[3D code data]
## begin
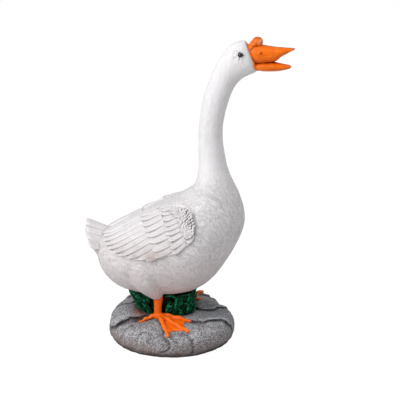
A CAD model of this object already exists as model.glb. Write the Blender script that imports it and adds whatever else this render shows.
"""Looks of the garden statue of a calling white goose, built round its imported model.

Metres, +Z up. The goose faces +X, and the origin is the centre of the base's underside.
"""

import logging
import math
import random
from collections.abc import Callable, Iterator, Sequence
from contextlib import contextmanager
from dataclasses import dataclass, field
from enum import Enum
from typing import Any

import bpy
import numpy as np
from mathutils import Matrix, Vector, noise
from mathutils.bvhtree import BVHTree


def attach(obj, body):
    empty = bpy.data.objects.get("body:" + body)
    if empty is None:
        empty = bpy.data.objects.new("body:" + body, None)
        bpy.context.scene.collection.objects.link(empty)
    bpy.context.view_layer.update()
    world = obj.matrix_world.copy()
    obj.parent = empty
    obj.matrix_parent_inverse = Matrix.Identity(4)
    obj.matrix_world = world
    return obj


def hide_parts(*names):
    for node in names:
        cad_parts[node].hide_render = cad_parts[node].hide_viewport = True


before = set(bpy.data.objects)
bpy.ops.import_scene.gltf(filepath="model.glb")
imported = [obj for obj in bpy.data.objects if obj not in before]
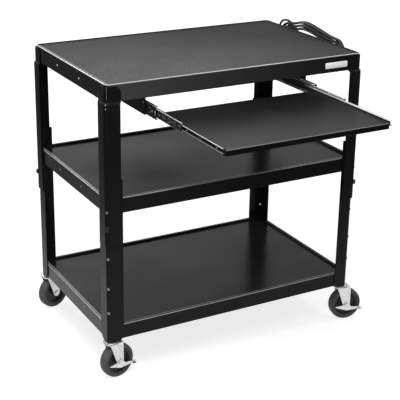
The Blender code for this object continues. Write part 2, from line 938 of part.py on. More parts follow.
## end
**REQUIRED TASK**: Output only the lines from the one holding "obj.matrix_parent_inverse = Matrix.Identity(4)" through the last line above, exactly as they appear.

**ANSWER TO THE EXERCISE**:
    obj.matrix_parent_inverse = Matrix.Identity(4)
    obj.matrix_world = world
    return obj


def hide_parts(*names):
    for node in names:
        cad_parts[node].hide_render = cad_parts[node].hide_viewport = True


before = set(bpy.data.objects)
bpy.ops.import_scene.gltf(filepath="model.glb")
imported = [obj for obj in bpy.data.objects if obj not in before]
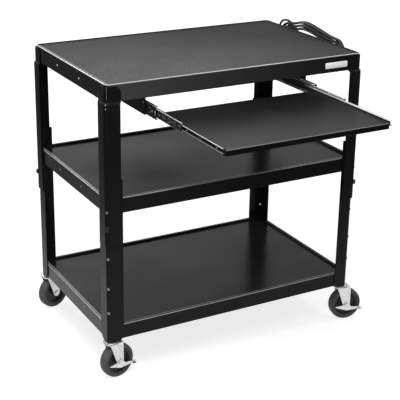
The Blender code for this object continues. Write part 2, from line 938 of part.py on. More parts follow.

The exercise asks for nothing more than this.